Started by Lemur, 10 September 2014 - 01:00 AM
Lemur #1
Posted 10 September 2014 - 03:00 AM
Some amazing initial work by Shimomura Ikkei that I found, but I had the idea to add a few more things to it. Currently working on porting over various methods from Ruby, this is a very early version of what can be done.

http://pastebin.com/NDwsNrZj

I'll probably start namespacing these under something like Enumerable to keep it out of the global namespace. Any opinions so far on it?

Future plans:
  • See about pattern matching
  • Monadic composition starting with Maybe
  • List Comprehensions
  • More powerful piping and streaming ala Clojure and Elixir
Admittedly if I find how to monkeypatch arrays, I indend to fix them up a bit so I can do things like:

{1,2,3,4}.each(function (x) print(x + 1) end) -- returns the table unmodified, but executes code for each item
{1,2,3,4}.map(function(x) return x * 2 end) -- returns {2,4,6,8}
{1,2,3,4}.reduce(operator.add) -- returns 10
{1,2,3,4}.partition(function(x) return i % 2 == 0 end) -- returns {{2,4},{1,3}}

That'd be something for language readability for sure. As to how to pull that off, I may well make a global method called enumeration that takes in a table and returns one with the methods tagged on it. Makes for a slight pain iterating, but I'll have to look for a better solution…

Thoughts?

EDIT So this is a thing: https://github.com/mirven/underscore.lua

No real need to continue given that, unless I can magically find how to monkeypatch to the above code.
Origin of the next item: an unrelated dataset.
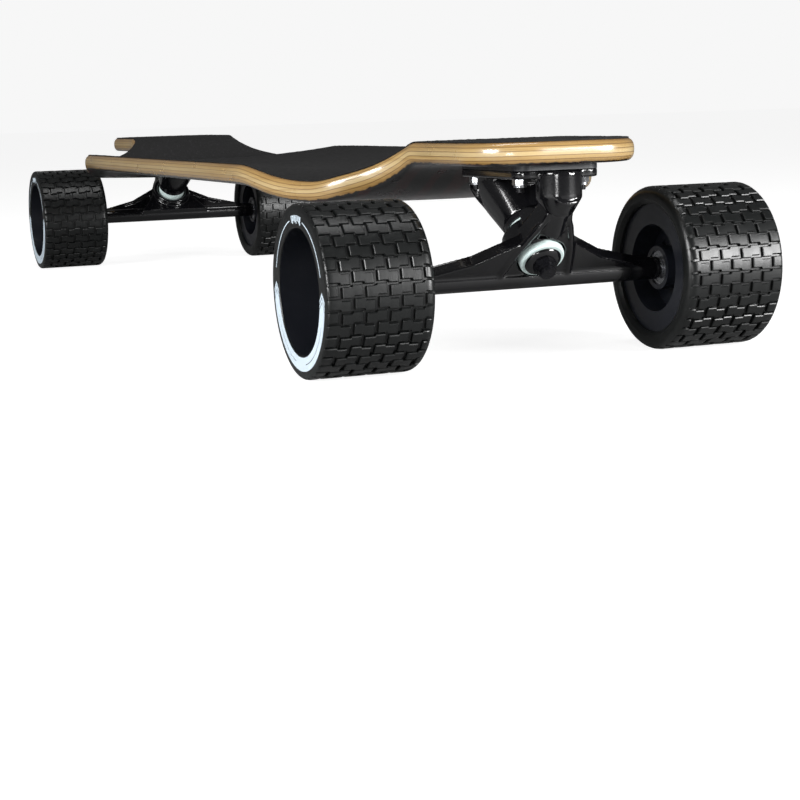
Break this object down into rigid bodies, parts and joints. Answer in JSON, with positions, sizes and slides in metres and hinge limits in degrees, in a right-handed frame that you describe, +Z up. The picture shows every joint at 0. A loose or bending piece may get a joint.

EDIT(again) ok, so you can do that (kinda), go figure. Props to mirven for sure, handy, this. Minified version should be a tinge more practical, but still a load for sure.

underscore.lua (10,326b) - http://pastebin.com/4UK502Jb
underscore.min.lua (6,035b) - http://pastebin.com/XBQZcVeK
Edited on 10 September 2014 - 03:23 AM
Bomb Bloke #2
Posted 10 September 2014 - 06:22 AM
Some tweaks you may or may not want consider:

With do_times, I'd be tempted to have it store any returned results from func in a table, then return the unpacked table when done.

In that same function, bear in mind that "for" loops repeat until the counter variable would exceed the target value. "for i = 0, 1 do" performs two iterations, for example.

"pipe" could be re-written as:

function pipe(value, ...)
  for i, v in ipairs(arg) do value = v(value) end

  return value
end

Rather than having "select" call "filter" (or "any_are" call "find"), it's more efficient to just copy the function pointer, eg:

select = filter

In regards to Shimomura's code, you might consider changing his use of table.getn:

#myTable returns the highest index before reaching an index with a value of nil. Of the three it's by far the fastest, but if there are "holes" in your table it may not be useful.

table.getn(myTable) usually returns the highest index in the table regardless of nil's, but if the table is constructed a certain way it can be confused.

table.maxn(myTable) reliably returns the highest index in the table, but is slower than the other two options.

Say you have myTable set to {4,nil,5}. #myTable will be 1. table.getn(myTable) may be 1 or 3, depending on how the table reached that state. table.maxn(myTable) will be 3.

To operate in the way his example suggests it should, his "select" function should be re-written as:

-- filter(function, table)
-- e.g: filter(is_even, {1,2,3,4}) -> {2,4}
function filter(func, tbl)
  local newtbl= {}
  for i,v in ipairs(tbl) do
    if func(v) then newtbl[#newtbl+1]=v end
  end
  return newtbl
end

… though this breaks for tables with non-numeric keys, so it may be that you don't want the example's behaviour. In any case, much the same applies to your "reject" function.

Note that newtbl[#newtbl+1] is faster than using table.insert() if you just want to tack something onto the end of a table. Certainly your "partition" function would benefit from that method.